* **DO THIS**
Please print the full listing exactly.
········
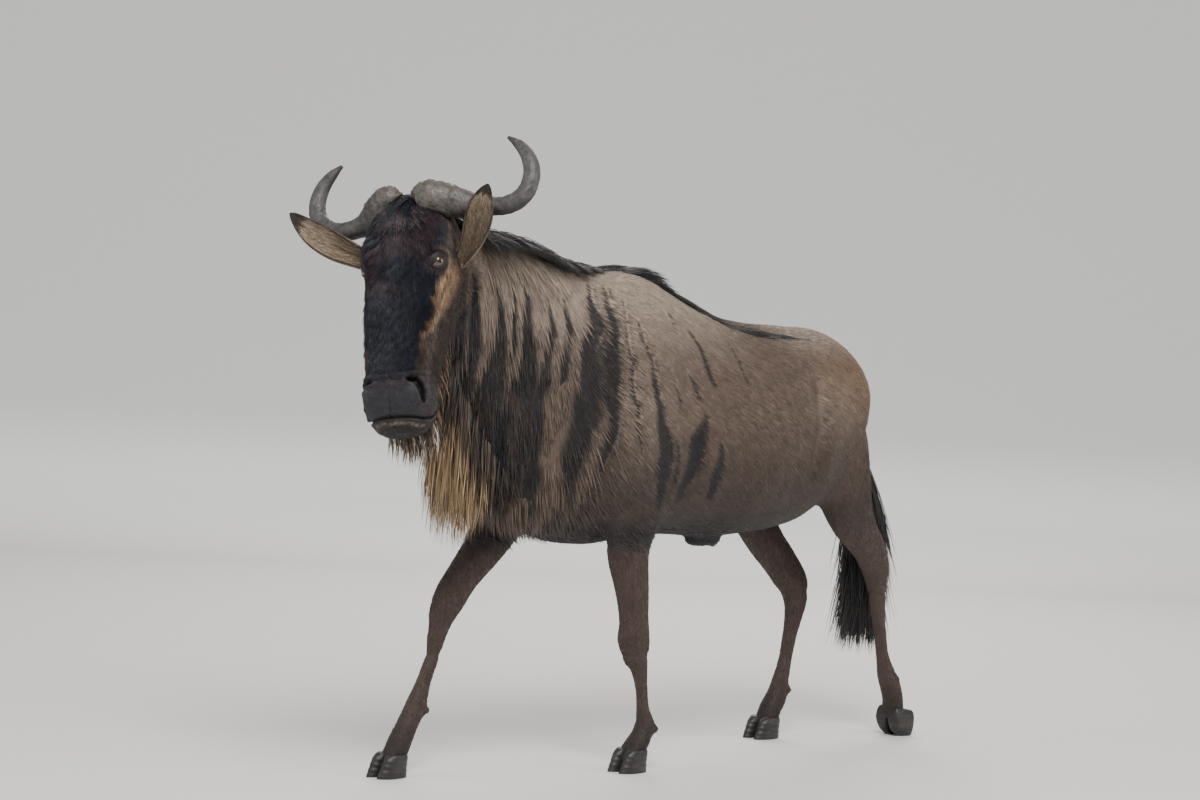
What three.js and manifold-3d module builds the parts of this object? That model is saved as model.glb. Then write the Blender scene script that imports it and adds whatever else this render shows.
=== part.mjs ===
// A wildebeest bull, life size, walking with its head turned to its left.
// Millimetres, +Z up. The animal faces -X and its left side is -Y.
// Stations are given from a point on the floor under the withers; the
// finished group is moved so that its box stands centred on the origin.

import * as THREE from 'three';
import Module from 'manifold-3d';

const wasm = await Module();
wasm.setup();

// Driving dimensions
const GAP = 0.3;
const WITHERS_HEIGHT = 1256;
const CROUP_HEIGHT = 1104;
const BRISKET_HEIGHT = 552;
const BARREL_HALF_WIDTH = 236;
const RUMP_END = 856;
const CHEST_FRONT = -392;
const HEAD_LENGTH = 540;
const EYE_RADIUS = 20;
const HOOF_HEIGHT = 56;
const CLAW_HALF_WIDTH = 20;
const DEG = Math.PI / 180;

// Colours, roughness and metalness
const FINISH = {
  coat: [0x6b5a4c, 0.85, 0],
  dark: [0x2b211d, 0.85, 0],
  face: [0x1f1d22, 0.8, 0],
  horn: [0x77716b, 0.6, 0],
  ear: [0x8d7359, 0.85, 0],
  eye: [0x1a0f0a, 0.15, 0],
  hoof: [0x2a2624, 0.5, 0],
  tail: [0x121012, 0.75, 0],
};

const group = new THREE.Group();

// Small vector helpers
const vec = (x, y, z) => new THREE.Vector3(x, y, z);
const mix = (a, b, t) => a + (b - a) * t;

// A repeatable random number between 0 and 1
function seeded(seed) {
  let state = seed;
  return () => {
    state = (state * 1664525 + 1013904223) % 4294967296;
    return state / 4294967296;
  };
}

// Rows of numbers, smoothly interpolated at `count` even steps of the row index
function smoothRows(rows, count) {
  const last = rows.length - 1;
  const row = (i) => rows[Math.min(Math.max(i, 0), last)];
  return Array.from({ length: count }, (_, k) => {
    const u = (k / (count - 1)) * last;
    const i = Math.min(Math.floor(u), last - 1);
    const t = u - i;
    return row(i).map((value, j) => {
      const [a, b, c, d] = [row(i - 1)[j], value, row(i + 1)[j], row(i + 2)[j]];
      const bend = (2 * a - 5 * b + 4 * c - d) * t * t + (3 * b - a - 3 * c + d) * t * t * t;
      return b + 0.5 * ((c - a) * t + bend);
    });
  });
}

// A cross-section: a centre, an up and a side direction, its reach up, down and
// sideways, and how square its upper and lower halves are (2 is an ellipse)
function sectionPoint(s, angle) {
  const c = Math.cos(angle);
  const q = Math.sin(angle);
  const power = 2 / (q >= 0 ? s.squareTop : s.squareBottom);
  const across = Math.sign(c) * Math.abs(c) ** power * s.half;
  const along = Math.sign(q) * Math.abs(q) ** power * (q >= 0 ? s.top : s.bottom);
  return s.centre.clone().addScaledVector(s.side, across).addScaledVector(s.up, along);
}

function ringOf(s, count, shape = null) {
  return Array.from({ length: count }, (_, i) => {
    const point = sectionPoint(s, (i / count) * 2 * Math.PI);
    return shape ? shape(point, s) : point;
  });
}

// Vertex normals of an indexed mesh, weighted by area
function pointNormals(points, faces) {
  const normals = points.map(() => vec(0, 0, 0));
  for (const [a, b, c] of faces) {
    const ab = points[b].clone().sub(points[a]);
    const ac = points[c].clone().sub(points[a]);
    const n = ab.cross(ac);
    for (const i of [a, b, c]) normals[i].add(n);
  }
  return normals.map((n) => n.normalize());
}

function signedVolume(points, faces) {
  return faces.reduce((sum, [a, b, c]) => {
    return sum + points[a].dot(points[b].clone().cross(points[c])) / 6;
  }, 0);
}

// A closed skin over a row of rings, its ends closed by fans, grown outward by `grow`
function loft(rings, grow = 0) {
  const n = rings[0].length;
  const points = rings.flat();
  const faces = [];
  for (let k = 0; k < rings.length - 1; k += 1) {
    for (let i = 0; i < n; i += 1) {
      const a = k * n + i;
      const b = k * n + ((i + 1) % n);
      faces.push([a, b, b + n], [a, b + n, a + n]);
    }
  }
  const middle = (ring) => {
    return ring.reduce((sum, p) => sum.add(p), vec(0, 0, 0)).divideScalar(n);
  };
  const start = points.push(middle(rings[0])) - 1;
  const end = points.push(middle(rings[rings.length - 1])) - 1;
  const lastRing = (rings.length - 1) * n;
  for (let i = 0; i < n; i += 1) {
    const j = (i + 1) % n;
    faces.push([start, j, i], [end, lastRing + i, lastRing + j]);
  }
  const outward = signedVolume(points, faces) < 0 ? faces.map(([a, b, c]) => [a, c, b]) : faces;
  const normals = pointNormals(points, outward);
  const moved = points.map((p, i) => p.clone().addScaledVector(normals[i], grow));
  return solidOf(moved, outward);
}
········
* **COMPLETED EXERCISE**
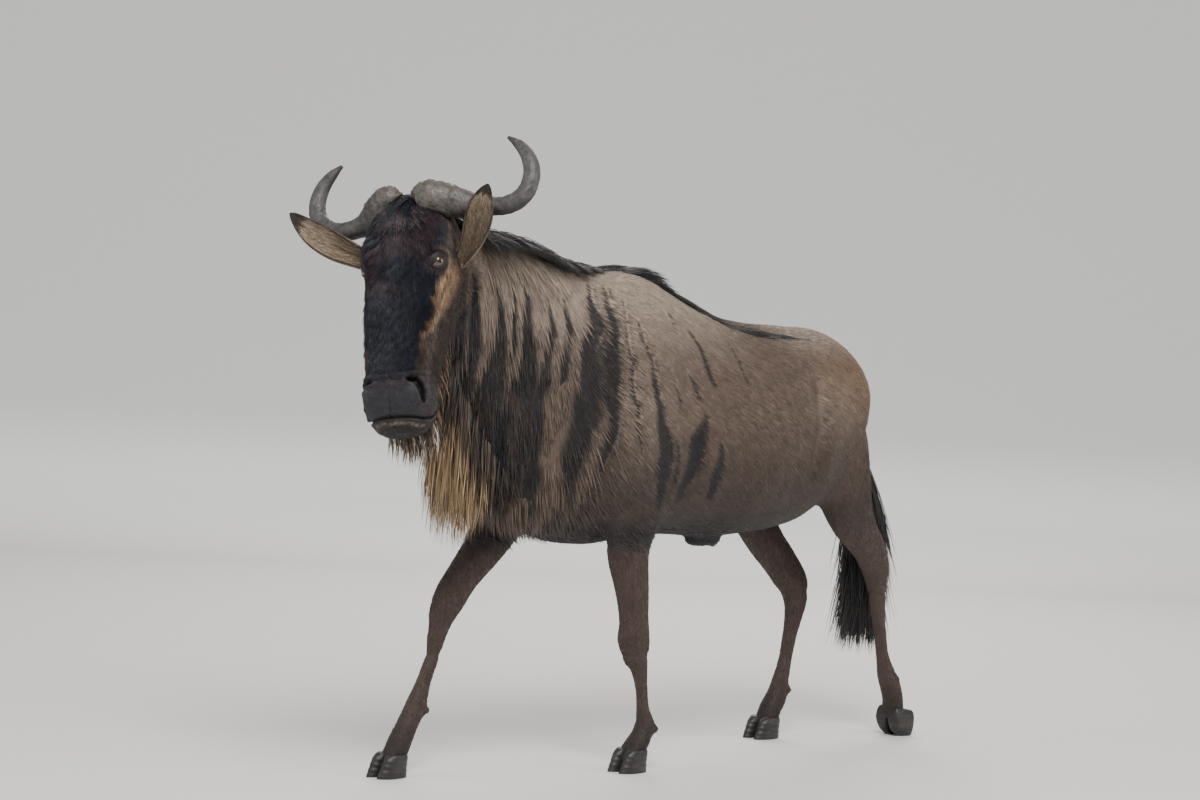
What three.js and manifold-3d module builds the parts of this object? That model is saved as model.glb. Then write the Blender scene script that imports it and adds whatever else this render shows.
=== part.mjs ===
// A wildebeest bull, life size, walking with its head turned to its left.
// Millimetres, +Z up. The animal faces -X and its left side is -Y.
// Stations are given from a point on the floor under the withers; the
// finished group is moved so that its box stands centred on the origin.

import * as THREE from 'three';
import Module from 'manifold-3d';

const wasm = await Module();
wasm.setup();

// Driving dimensions
const GAP = 0.3;
const WITHERS_HEIGHT = 1256;
const CROUP_HEIGHT = 1104;
const BRISKET_HEIGHT = 552;
const BARREL_HALF_WIDTH = 236;
const RUMP_END = 856;
const CHEST_FRONT = -392;
const HEAD_LENGTH = 540;
const EYE_RADIUS = 20;
const HOOF_HEIGHT = 56;
const CLAW_HALF_WIDTH = 20;
const DEG = Math.PI / 180;

// Colours, roughness and metalness
const FINISH = {
  coat: [0x6b5a4c, 0.85, 0],
  dark: [0x2b211d, 0.85, 0],
  face: [0x1f1d22, 0.8, 0],
  horn: [0x77716b, 0.6, 0],
  ear: [0x8d7359, 0.85, 0],
  eye: [0x1a0f0a, 0.15, 0],
  hoof: [0x2a2624, 0.5, 0],
  tail: [0x121012, 0.75, 0],
};

const group = new THREE.Group();

// Small vector helpers
const vec = (x, y, z) => new THREE.Vector3(x, y, z);
const mix = (a, b, t) => a + (b - a) * t;

// A repeatable random number between 0 and 1
function seeded(seed) {
  let state = seed;
  return () => {
    state = (state * 1664525 + 1013904223) % 4294967296;
    return state / 4294967296;
  };
}

// Rows of numbers, smoothly interpolated at `count` even steps of the row index
function smoothRows(rows, count) {
  const last = rows.length - 1;
  const row = (i) => rows[Math.min(Math.max(i, 0), last)];
  return Array.from({ length: count }, (_, k) => {
    const u = (k / (count - 1)) * last;
    const i = Math.min(Math.floor(u), last - 1);
    const t = u - i;
    return row(i).map((value, j) => {
      const [a, b, c, d] = [row(i - 1)[j], value, row(i + 1)[j], row(i + 2)[j]];
      const bend = (2 * a - 5 * b + 4 * c - d) * t * t + (3 * b - a - 3 * c + d) * t * t * t;
      return b + 0.5 * ((c - a) * t + bend);
    });
  });
}

// A cross-section: a centre, an up and a side direction, its reach up, down and
// sideways, and how square its upper and lower halves are (2 is an ellipse)
function sectionPoint(s, angle) {
  const c = Math.cos(angle);
  const q = Math.sin(angle);
  const power = 2 / (q >= 0 ? s.squareTop : s.squareBottom);
  const across = Math.sign(c) * Math.abs(c) ** power * s.half;
  const along = Math.sign(q) * Math.abs(q) ** power * (q >= 0 ? s.top : s.bottom);
  return s.centre.clone().addScaledVector(s.side, across).addScaledVector(s.up, along);
}

function ringOf(s, count, shape = null) {
  return Array.from({ length: count }, (_, i) => {
    const point = sectionPoint(s, (i / count) * 2 * Math.PI);
    return shape ? shape(point, s) : point;
  });
}

// Vertex normals of an indexed mesh, weighted by area
function pointNormals(points, faces) {
  const normals = points.map(() => vec(0, 0, 0));
  for (const [a, b, c] of faces) {
    const ab = points[b].clone().sub(points[a]);
    const ac = points[c].clone().sub(points[a]);
    const n = ab.cross(ac);
    for (const i of [a, b, c]) normals[i].add(n);
  }
  return normals.map((n) => n.normalize());
}

function signedVolume(points, faces) {
  return faces.reduce((sum, [a, b, c]) => {
    return sum + points[a].dot(points[b].clone().cross(points[c])) / 6;
  }, 0);
}

// A closed skin over a row of rings, its ends closed by fans, grown outward by `grow`
function loft(rings, grow = 0) {
  const n = rings[0].length;
  const points = rings.flat();
  const faces = [];
  for (let k = 0; k < rings.length - 1; k += 1) {
    for (let i = 0; i < n; i += 1) {
      const a = k * n + i;
      const b = k * n + ((i + 1) % n);
      faces.push([a, b, b + n], [a, b + n, a + n]);
    }
  }
  const middle = (ring) => {
    return ring.reduce((sum, p) => sum.add(p), vec(0, 0, 0)).divideScalar(n);
  };
  const start = points.push(middle(rings[0])) - 1;
  const end = points.push(middle(rings[rings.length - 1])) - 1;
  const lastRing = (rings.length - 1) * n;
  for (let i = 0; i < n; i += 1) {
    const j = (i + 1) % n;
    faces.push([start, j, i], [end, lastRing + i, lastRing + j]);
  }
  const outward = signedVolume(points, faces) < 0 ? faces.map(([a, b, c]) => [a, c, b]) : faces;
  const normals = pointNormals(points, outward);
  const moved = points.map((p, i) => p.clone().addScaledVector(normals[i], grow));
  return solidOf(moved, outward);
}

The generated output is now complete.